Trapper joined the Air Force and found himself going to Texas for a year's electronic training before going to Vietnam. Part of his training was in crypto communications. Although he was in the Air Force, he was assigned to Headquarters of the 25th Infantry Division. He was then assigned to the 3rd Brigade. Trapper's electronic training and crypto skills led to him to be assigned as a forward controller for aircraft and to sometimes call in artillery fire. He laughed as he said, "366 days in Vietnam, I caught a leap year."
After returning from south East Asia, Trapper got work as a Boiler Maker out of Local 667 in Charleston, W.Va.-A job he worked for 32 years. His first job was in 1970 helping in the construction of the Mitchell power plant in Marshall County.
In talking with Trapper, you quickly realize his love for the outdoors and the good people of West Virginia. This emotional bond gives him an understanding of the creatures that live among the wooded forest. Anyone who has spent time in the woods knows that on occasions you experience something you may not be able to explain. With a hunger to understand what may live in the woods, he, along with Jeff Headlee and Willy McQuillian, founded the web site, Appalachian Investigators of Mysterious Sightings, AIMS.
Jeff is known as the researcher on the show. He takes measurements and works with the infrared cameras at night in the woods. His understanding of the creatures the team hunts comes from extensive research on the internet. Many of the creatures the team investigates come from eyewitness sightings and reports. Background on the different monsters often comes from centuries of folklore handed down over history.
The team of hunters also includes Willy McQuillain. His skills for building traps to capture the creatures come from a strong knowledge of traps used by Native Americans. Willy, along with Wild Bill Neff who is an expert tracker, constructs the devices used to trap monsters without injuring them. Both of these men are skilled in climbing and rigging-skills used during the filming of the show. In one episode, the two men repelled over a steep rock cliff in snow and freezing weather as part of the hunt.
The team is rounded out by Joseph "Huckleberry" Lott who provides security for the team and Jake "Buck" Lowe. Now, if you have watched the show you know Buck is known as the "Rookie" on the team. But, he is the go to guy when something unpleasant needs to be done. Enter a 500-pound trap and spring the trigger so the cage will fall around him. Or the time he ventured into freezing water to bait a trap. Throughout it all Buck keeps a smile and good humor about the whole thing.

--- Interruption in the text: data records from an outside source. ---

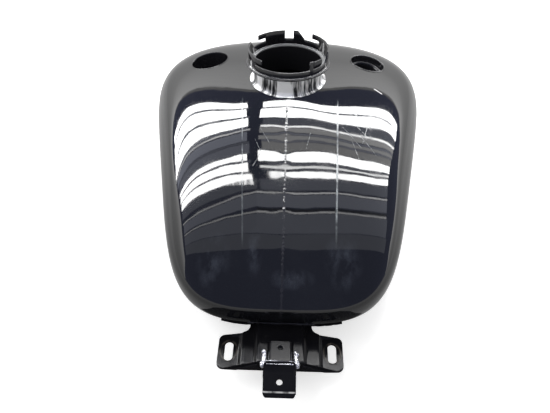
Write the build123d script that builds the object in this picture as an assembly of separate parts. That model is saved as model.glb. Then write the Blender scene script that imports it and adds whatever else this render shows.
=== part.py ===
from build123d import *
from math import cos, pi, radians, sin, tan
import os

# Bare steel fuel tank of a cruiser motorcycle: two stamped side shells welded along the top,
# a saddle tunnel and two floor pans below, a pump neck with a cam-lock ring on the crown,
# a filler neck on the rider's right, a gauge cup on the left and a slotted bracket at the rear.
# Millimetres. +Z is up, +Y points to the front of the motorcycle, +X to the rider's right.
# The origin is on the surface that the tank stands on, under the middle of its length.

# ---------------------------------------------------------------- body
WALL = 1.5                  # sheet steel of the shells, tunnel and pans
CLEAR = 0.05                # gap between pieces that only touch
FRONT_REACH = 184.0         # pump axis to the front of the body
REAR_REACH = 339.0          # pump axis to the rear of the body
TAB_REACH = 416.5           # pump axis to the tip of the console tab
PUMP_Y = (TAB_REACH - FRONT_REACH) / 2
HALF_WIDTH = 187.0          # at the pump axis
EQUATOR_Z = 69.0            # height of the widest line
CROWN_Z = 162.0             # top of the shells at the pump axis
UNDER_DEPTH = 89.0          # depth scale of the part that curves under
PLAN_POWER = (3.08, -0.61)  # superellipse power of the plan, and its change from side to front
CROWN_POWER = (2.9, 0.79)   # the same for the upright sections above the widest line
UNDER_POWER = 2.4
WIDTH_TERMS = (0.26, -0.195, -0.31)     # width against the place along the tank
CROWN_TERMS = (0.08, -0.27)             # crown height against the place along the tank
NECK_TILT = 0.12            # the first ring of the body, hidden under the pump neck
LAST_TILT = 2.5             # the last ring, below the lower edge

RIM_LAP = 6.0               # the pans' flange shows this far below the shells
REAR_RISE = 30.0            # how far the lower edge lifts towards the rear
REAR_RISE_START = 85.0      # behind the pump axis
FRONT_RISE = 10.0
FRONT_RISE_START = 75.0     # ahead of the pump axis
FLOOR_LIFT = 11.0           # underside of the floor pans above the flange's lower edge

SEAM_HALF = 2.0             # weld seam along the top
SEAM_HEIGHT = 0.35

# ---------------------------------------------------------------- tunnel
TUNNEL_REAR_Y = -240.0
TUNNEL_BEND_Y = -150.0      # the roof is level behind this line
TUNNEL_FRONT_Y = 310.0
TUNNEL_HALF_REAR = 37.0
TUNNEL_HALF_FRONT = 48.0
TUNNEL_TOP_REAR = 48.0
TUNNEL_TOP_FRONT = 100.0
TUNNEL_CORNER = 12.0
TUNNEL_LOW = -20.0

# ---------------------------------------------------------------- pump neck
NECK_BORE = 45.0            # radius of the clear opening for the pump module
NECK_OUTER = 46.4
NECK_BOTTOM_Z = 150.0
NECK_FLANGE_R = 56.0
NECK_TOP_Z = 186.0
FLANGE_SHEET = 1.6
RING_WALL_R = 53.5          # outside of the cam ring's wall
RING_SHEET = 1.6
RING_LOW_Z = 195.0          # top of the low wall between the hooks
RING_SLOT_Z = 200.0         # underside of the hooks
RING_HIGH_Z = 206.5         # top of the hooks
HOOK_TIPS = (52.0, 142.0, 232.0, 322.0)
HOOK_LENGTH = 14.5          # degrees under which the slot runs
HOOK_GAP = 13.0             # degrees from a tip to the foot of the next rise
HOOK_RISE = 11.0            # degrees that the slanted rise takes

# ---------------------------------------------------------------- filler neck and gauge cup
SIDE_TILT = 32.8            # place on the crown, degrees from the pump axis
SIDE_AHEAD = 23.0           # and degrees ahead of the side
FILLER_HOLE = 25.5
FILLER_DEPTH = 10.0
FILLER_TUBE = 17.2
FILLER_TUBE_LENGTH = 34.0
GAUGE_HOLE = 27.5
GAUGE_DEPTH = 40.0
CONDUIT_R = 6.0
SIDE_PROUD = 0.6            # the lips stand this far out of the shell

# ---------------------------------------------------------------- rear bracket and console tab
BRACKET_SHEET = 3.0
CHANNEL_Z = 44.4
CHANNEL_HALF = 24.0
PLATEAU_Z = 39.0
EAR_Z = 33.5
EAR_SPAN = 65.3
EAR_FRONT_Y = PUMP_Y - 339.5
EAR_REAR_Y = PUMP_Y - 381.5
EAR_CORNER = 7.0
ROOT_HALF = 33.0
ROOT_FRONT_Y = -142.0
ROOT_REAR_Y = -212.0        # rear end of the reinforcement plate above the root
ROOT_FILLET = 8.5
SLOT_X = 54.0
SLOT_Y = PUMP_Y - 360.0
SLOT_WIDTH = 9.0
SLOT_LENGTH = 25.0
TAB_SHEET = 2.5
TAB_HALF = 16.0
TAB_TOP_Z = 50.0
TAB_BOX_HALF = 10.25
TAB_BOX_FOOT = 13.5
TAB_BOX_FRONT_Y = PUMP_Y - 356.0
TAB_STEP_Y = PUMP_Y - 385.0
TAB_END_Y = PUMP_Y - TAB_REACH
TAB_HOLE_Y = PUMP_Y - 402.5
TAB_HOLE_R = 3.2
DIMPLE_Y = PUMP_Y - 367.0
DIMPLE_R = 2.6

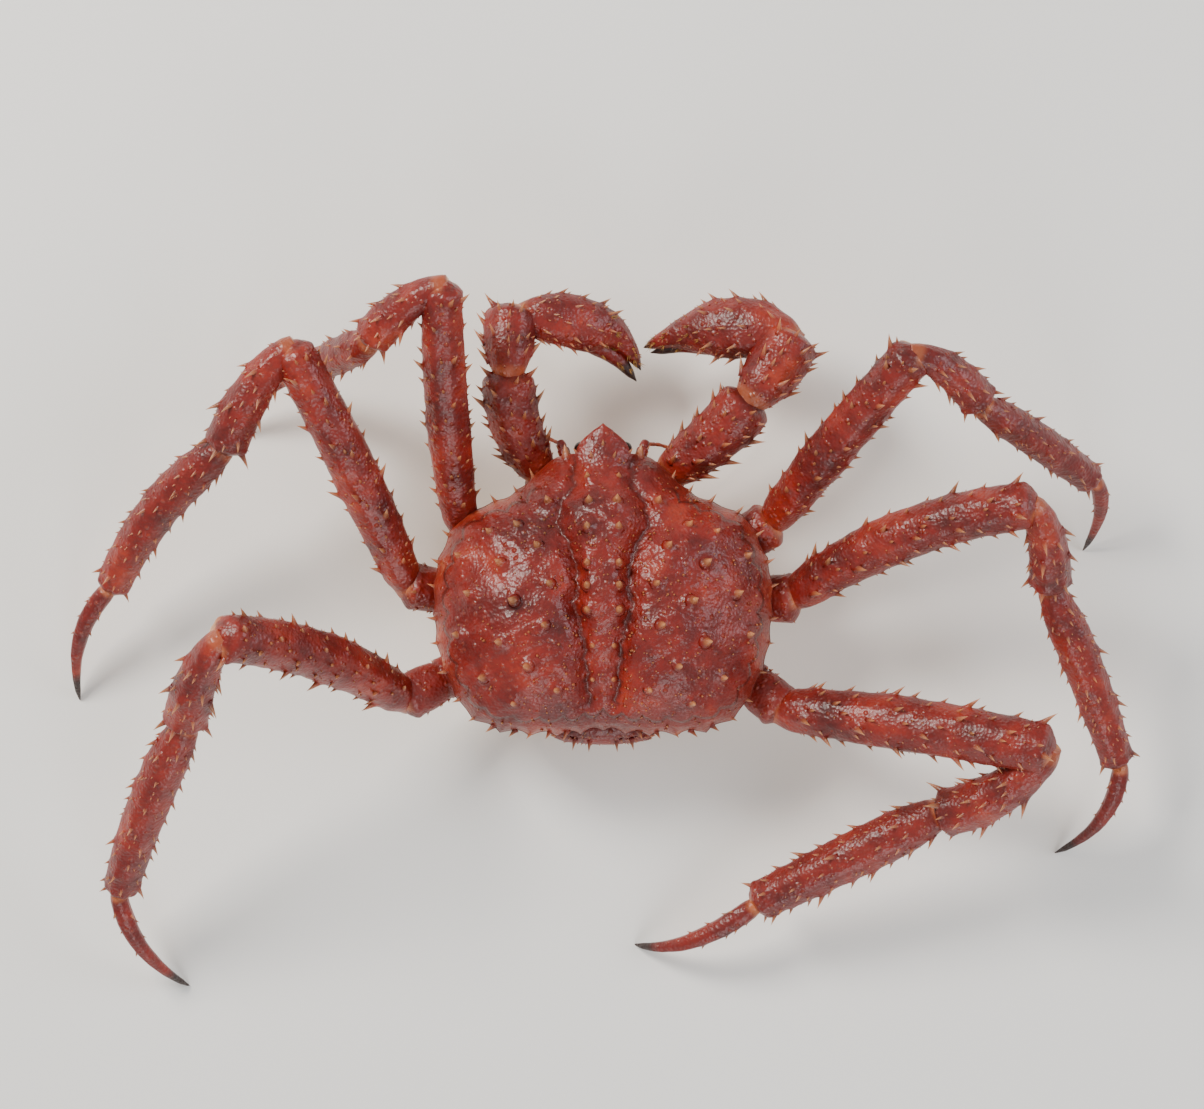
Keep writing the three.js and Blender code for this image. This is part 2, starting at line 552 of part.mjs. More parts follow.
// The part's own origin lies on the floor under the middle of its whole reach
const reach = new THREE.Box3().setFromObject(crab).getCenter(new THREE.Vector3());
crab.position.set(-reach.x, -reach.y, 0);

export default crab;
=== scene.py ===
# %% [markdown]
# # A red king crab, life size
# This lesson dresses the plain solids of a red king crab in real looking shell. The solids come from the
# frame, which holds the true sizes and the place of every plate. Each plate of shell is made again here with
# finer curves, thorns and colour, and then stands in for its plain solid. Shell is hard and never bends, so
# every plate stays a piece of its own.

# %% Load the frame
import math
import bpy
import numpy as np
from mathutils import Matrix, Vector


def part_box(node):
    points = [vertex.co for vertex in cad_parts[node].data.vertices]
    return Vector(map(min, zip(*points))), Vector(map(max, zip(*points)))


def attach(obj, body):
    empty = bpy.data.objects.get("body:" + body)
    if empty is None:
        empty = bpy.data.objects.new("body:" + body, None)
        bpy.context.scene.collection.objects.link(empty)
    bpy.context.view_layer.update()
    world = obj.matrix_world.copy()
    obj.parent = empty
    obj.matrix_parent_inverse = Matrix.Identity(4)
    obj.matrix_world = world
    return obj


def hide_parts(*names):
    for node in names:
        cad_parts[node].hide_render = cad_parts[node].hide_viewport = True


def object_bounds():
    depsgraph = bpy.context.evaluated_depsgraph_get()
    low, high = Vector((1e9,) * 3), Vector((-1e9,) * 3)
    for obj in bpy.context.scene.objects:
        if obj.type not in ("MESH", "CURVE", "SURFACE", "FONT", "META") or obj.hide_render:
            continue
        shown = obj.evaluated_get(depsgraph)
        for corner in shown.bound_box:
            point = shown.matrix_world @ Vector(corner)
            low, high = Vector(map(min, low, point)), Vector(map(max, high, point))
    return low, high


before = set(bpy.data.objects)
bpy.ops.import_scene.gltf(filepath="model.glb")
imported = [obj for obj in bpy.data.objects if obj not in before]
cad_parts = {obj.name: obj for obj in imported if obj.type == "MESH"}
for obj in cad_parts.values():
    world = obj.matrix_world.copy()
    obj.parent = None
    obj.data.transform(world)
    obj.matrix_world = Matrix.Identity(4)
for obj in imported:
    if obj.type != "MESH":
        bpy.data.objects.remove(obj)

cad_box = [list(corner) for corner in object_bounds()]
print("solids reach from", cad_box[0], "to", cad_box[1])

# %% [markdown]
# ## Where the lengths are measured from
# The crab is laid out in millimetres from the point of the floor under the middle of its carapace, because
# that is how a maker would mark it on paper. The frame is in metres from the middle of the whole reach. The
# two eyes give the way across and the beak's tip gives the way along, so one shift brings the layout home.

# %% From the layout to the frame
ROSTRUM_TIP = np.array([0, 103.5, 89.0])

eye_corners = [corner[0] for name in ("left_eye", "right_eye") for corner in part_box(name)]
SHIFT = np.array([sum(eye_corners) / 4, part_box("carapace")[1][1] - ROSTRUM_TIP[1] / 1000, 0])


def to_metres(points):
    return np.asarray(points, float) / 1000 + SHIFT


print("the layout's centre lies at", SHIFT)

# %% [markdown]
# ## The camera
# The drawing looks straight down on the crab's back with the head at the top of the sheet. A long lens from
# three metres up gives nearly the flat look of a drawing, and still lets the raised knees come a little
# closer, as they do for an eye. The lens follows from the width of the sheet: 708 mm at the carapace's edge.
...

The first season's six episodes were filmed with the AIMS team. The program was such a success, Destination America and American Chainsaws Entertainment ordered 14 episodes for the second season. Filming began in September last year and the final episode was completed in early January in -15 degree temperatures. The cast and crew had very few days off during a season that typically consisted of 12-hour work days. A good deal of the filming is at night in freezing temperatures with snow and rain. During filming of the Bear Beast, which airs this Friday night at 10 p.m., the team not only contends with the beast, but a sudden rain-swollen stream at night puts the whole team in danger during there investigation in Raleigh County.
Trapper explained that the West Virginia Film Commission is extremely helpful in the overall process to film the program. Without the commission's help the filming would be almost impossible. The show has also been taped in Ohio, Kentucky, and North Carolina.
Mountain Monsters has a following of nearly three quarters of million viewers who faithfully watch to see what new creatures and adventures Trapper and his team will encounter on their next outing. The Mountain Monsters team is based in St. Marys, W.Va.
The question most of you reading this will ask yourself, "Is this the truth about Mountain Monsters hiding in the woods or just good entertainment?" Well, for me it is the truth with a little bit of folklore sprinkled in and a touch of fantasy. Where does one end and the other begin? That is for each of you reading this to decide after watching the show. Legendary creatures have been part of our nation's history and folklore long before civilization came to the mountains. The AIMS team has dedicated themselves to find the truth that hides in the night.
We tell ourselves there is a logical explanation for all things. Yet, if we venture into the dark and something makes a sound, then scurries away, the hair on our necks stands up while goose bumps rise on our arms. Logic tells us we understand the world around us and there are no monsters in the darkness, yet we jump when something frightens us defying that logic. Trapper and his team are out there in the hills of West Virginia looking for those things we tell ourselves don't exist. I like to think they are going to find the answers of long ago legends hiding in the mountains of West Virginia. I'll bet even the most skeptical of us would pay good money to see a Wampus Beast or Hogzilla as we look Through the Lens.